The Mouse and the Lion

The Mouse and the Lion – Aesop’s Tale

When we were growing up, most of us heard or read Aesop’s tale of The Mouse and the Lion.  Versions of the story vary between a man (Androcles) or a mouse pulling a thorn from a Lion’s paw.  The lion is in such pain that he goes to extremes to take care of the mouse after the thorn is removed.  In veterinary medicine, sometimes we get to play the role of the mouse.

Once upon a time, we had Lexi, a mix breed dog, present to us with a bleeding paw after running in a field.  After a brief exam it was determined there was a wound on the underside of her paw.  During the examination of the paw we found a stick lodged in her paw.  The stick was so long it was pushing up on the skin on top of her foot, just short of going completely through.  Due to her high level of discomfort, Lexi was anesthetized to remove the stick.  Using forceps, Dr Barta carefully removed the stick via the entrance wound.  The stick was a half centimeter in diameter and 5 centimeters long (about the same length as a pink eraser).

Lexi’s wound was thoroughly cleaned, flushed and treated with cold laser therapy.  She was sent home with a bandage on her paw, oral antibiotics and pain medication.  After only 6 days of wearing her bandage the wound looked great and the bandage was no longer needed.

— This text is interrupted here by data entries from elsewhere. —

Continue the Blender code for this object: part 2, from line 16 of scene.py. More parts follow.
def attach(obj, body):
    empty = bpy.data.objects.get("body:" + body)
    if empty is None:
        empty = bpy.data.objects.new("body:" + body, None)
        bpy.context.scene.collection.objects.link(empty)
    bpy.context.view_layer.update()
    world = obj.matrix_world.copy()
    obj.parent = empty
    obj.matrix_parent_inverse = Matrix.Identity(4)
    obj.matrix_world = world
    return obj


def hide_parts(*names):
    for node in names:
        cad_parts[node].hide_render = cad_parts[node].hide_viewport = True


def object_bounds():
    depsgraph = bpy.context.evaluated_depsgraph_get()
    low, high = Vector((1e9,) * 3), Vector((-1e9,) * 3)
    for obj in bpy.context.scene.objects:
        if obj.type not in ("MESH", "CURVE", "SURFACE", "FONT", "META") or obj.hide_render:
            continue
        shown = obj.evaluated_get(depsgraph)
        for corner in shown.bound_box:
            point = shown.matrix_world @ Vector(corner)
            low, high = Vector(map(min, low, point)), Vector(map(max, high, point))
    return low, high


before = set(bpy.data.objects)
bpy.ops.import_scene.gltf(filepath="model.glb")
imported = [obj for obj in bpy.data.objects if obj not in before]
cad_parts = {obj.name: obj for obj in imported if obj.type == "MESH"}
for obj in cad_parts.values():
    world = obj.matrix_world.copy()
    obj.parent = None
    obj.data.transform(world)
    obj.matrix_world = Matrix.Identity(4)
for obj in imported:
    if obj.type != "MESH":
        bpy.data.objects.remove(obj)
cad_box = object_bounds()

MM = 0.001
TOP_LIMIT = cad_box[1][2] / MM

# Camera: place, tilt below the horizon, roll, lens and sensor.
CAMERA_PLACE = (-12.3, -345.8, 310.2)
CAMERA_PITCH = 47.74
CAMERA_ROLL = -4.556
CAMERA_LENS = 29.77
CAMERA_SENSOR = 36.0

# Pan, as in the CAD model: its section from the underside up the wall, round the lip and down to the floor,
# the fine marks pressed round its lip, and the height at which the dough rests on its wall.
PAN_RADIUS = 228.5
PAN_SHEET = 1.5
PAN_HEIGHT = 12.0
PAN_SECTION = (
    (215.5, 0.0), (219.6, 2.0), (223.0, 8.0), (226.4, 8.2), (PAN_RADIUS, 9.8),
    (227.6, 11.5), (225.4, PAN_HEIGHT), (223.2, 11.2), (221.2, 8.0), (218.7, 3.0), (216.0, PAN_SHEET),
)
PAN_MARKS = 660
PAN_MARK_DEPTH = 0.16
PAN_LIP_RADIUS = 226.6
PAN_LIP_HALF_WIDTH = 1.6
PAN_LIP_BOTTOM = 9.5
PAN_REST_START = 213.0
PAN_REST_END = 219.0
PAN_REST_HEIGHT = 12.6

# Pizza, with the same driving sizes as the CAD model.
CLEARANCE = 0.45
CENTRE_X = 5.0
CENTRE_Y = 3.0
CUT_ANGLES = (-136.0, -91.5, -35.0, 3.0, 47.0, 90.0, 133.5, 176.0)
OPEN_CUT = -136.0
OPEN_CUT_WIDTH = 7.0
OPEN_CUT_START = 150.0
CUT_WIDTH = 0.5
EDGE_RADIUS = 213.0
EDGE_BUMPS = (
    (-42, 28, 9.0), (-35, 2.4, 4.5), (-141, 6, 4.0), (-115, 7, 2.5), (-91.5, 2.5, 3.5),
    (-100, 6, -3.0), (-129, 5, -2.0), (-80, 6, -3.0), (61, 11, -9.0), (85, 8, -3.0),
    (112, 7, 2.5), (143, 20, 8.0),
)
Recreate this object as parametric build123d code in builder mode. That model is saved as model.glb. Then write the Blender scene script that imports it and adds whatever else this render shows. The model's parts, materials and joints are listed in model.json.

Our second lion in our series is Duke.  While Duke was visiting family he began limping on his right rear leg.  His owner thought he could feel a stick in his paw.  During the exam we found a wound on the underside of the paw.  Unlike the stick in Lexi’s paw, this object was thin enough to move – making isolation difficult.  Using a local anesthetic, Dr Barta was able to make a small incision and pull a thorn out.  The thorn was about an inch long, but very slender.  Duke went home with antibiotics and recovered well.

It is not often that veterinary medicine can be compared to a classic fable, but in these cases, we were able to play “hero” and save the day.  Our patients felt the relief of the thorn being removed just as the lion did.  They may not feel the same affection towards us as the lion felt toward the mouse but seeing our patients leave our office feeling better is all we can ask for!